Exercise brief:
Extract, unchanged, each line of the listing below from its first line through the line that contains "wasm.setup();", inclusive, and nothing else.

Data listing:
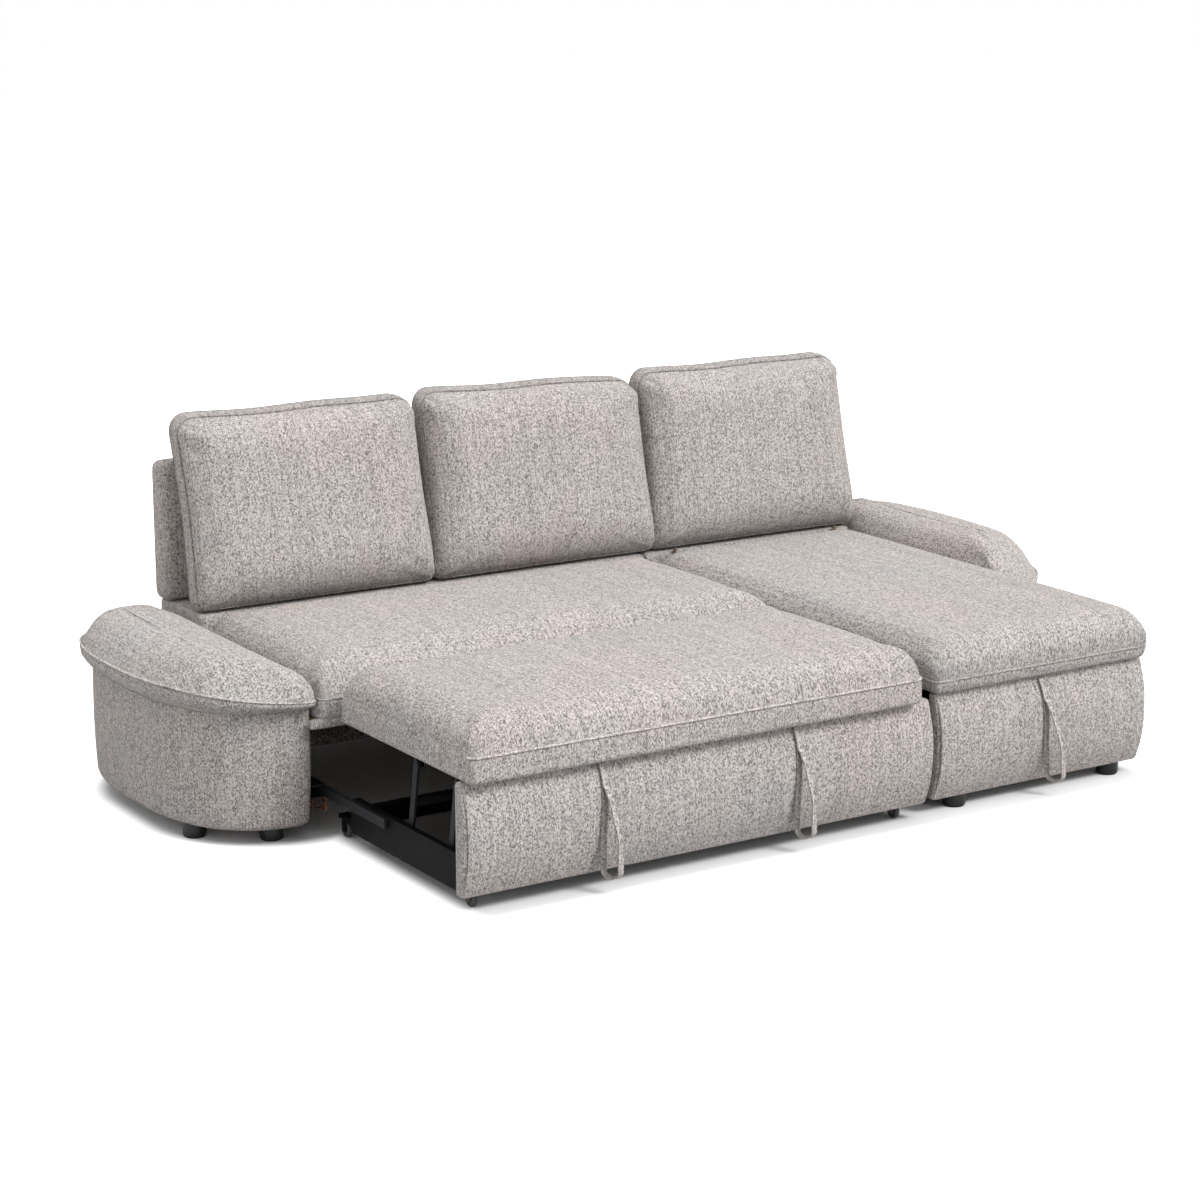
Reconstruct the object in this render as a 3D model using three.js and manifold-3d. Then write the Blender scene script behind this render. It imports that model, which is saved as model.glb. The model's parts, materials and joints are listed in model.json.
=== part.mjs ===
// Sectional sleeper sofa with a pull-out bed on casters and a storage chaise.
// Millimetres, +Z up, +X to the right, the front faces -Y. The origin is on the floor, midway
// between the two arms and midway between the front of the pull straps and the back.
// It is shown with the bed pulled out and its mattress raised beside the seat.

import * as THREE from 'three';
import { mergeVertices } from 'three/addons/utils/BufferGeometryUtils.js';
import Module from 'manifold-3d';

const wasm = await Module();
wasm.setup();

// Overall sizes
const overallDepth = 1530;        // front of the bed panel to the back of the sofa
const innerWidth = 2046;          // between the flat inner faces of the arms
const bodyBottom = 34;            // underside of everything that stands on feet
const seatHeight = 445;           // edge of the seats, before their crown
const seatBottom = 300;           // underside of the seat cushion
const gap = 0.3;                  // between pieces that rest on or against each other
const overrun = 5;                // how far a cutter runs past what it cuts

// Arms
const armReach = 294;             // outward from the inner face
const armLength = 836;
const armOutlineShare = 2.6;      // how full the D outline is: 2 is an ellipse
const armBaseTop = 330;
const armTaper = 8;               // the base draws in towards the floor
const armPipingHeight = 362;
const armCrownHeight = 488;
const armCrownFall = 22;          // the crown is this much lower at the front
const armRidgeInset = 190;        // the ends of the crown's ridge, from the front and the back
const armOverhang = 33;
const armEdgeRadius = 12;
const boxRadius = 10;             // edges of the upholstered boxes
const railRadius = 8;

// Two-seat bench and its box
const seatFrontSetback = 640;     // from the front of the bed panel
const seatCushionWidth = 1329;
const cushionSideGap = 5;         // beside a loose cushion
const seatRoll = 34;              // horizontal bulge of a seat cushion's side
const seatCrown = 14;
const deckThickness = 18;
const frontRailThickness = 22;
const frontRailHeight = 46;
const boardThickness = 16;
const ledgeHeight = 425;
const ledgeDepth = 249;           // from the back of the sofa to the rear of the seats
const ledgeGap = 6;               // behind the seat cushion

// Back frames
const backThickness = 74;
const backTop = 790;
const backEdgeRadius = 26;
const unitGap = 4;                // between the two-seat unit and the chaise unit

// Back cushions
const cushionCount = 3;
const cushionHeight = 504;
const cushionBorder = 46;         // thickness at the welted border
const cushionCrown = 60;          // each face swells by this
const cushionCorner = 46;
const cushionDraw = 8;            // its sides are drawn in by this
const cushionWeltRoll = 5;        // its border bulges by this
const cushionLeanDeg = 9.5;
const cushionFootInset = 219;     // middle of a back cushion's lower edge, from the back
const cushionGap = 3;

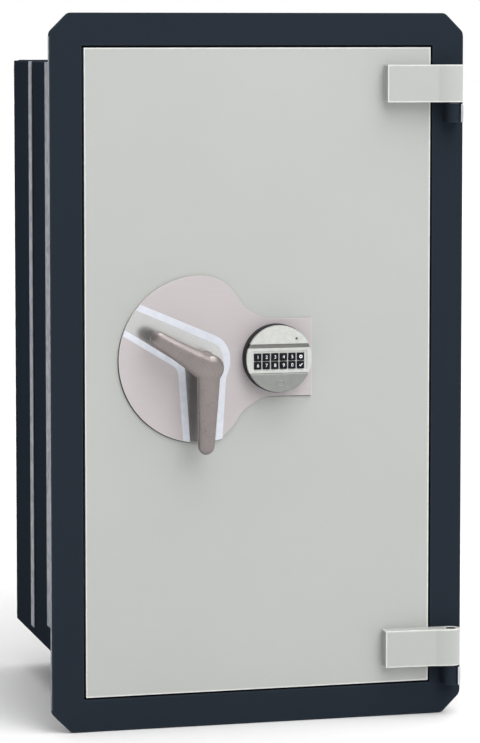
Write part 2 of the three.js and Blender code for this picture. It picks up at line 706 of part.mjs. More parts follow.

Full solution:
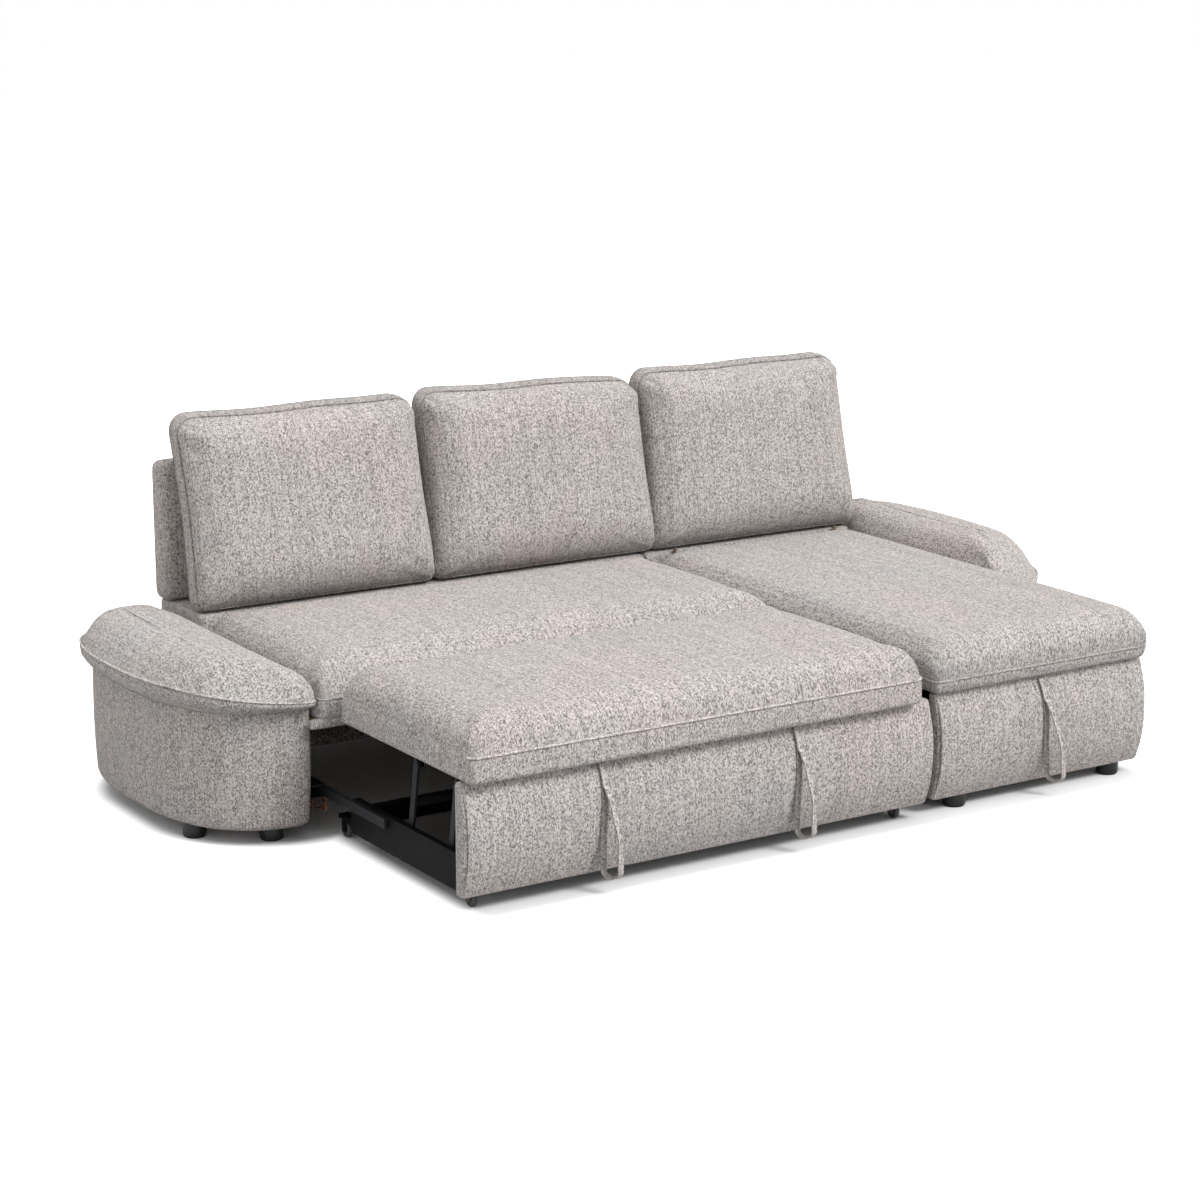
Reconstruct the object in this render as a 3D model using three.js and manifold-3d. Then write the Blender scene script behind this render. It imports that model, which is saved as model.glb. The model's parts, materials and joints are listed in model.json.
=== part.mjs ===
// Sectional sleeper sofa with a pull-out bed on casters and a storage chaise.
// Millimetres, +Z up, +X to the right, the front faces -Y. The origin is on the floor, midway
// between the two arms and midway between the front of the pull straps and the back.
// It is shown with the bed pulled out and its mattress raised beside the seat.

import * as THREE from 'three';
import { mergeVertices } from 'three/addons/utils/BufferGeometryUtils.js';
import Module from 'manifold-3d';

const wasm = await Module();
wasm.setup();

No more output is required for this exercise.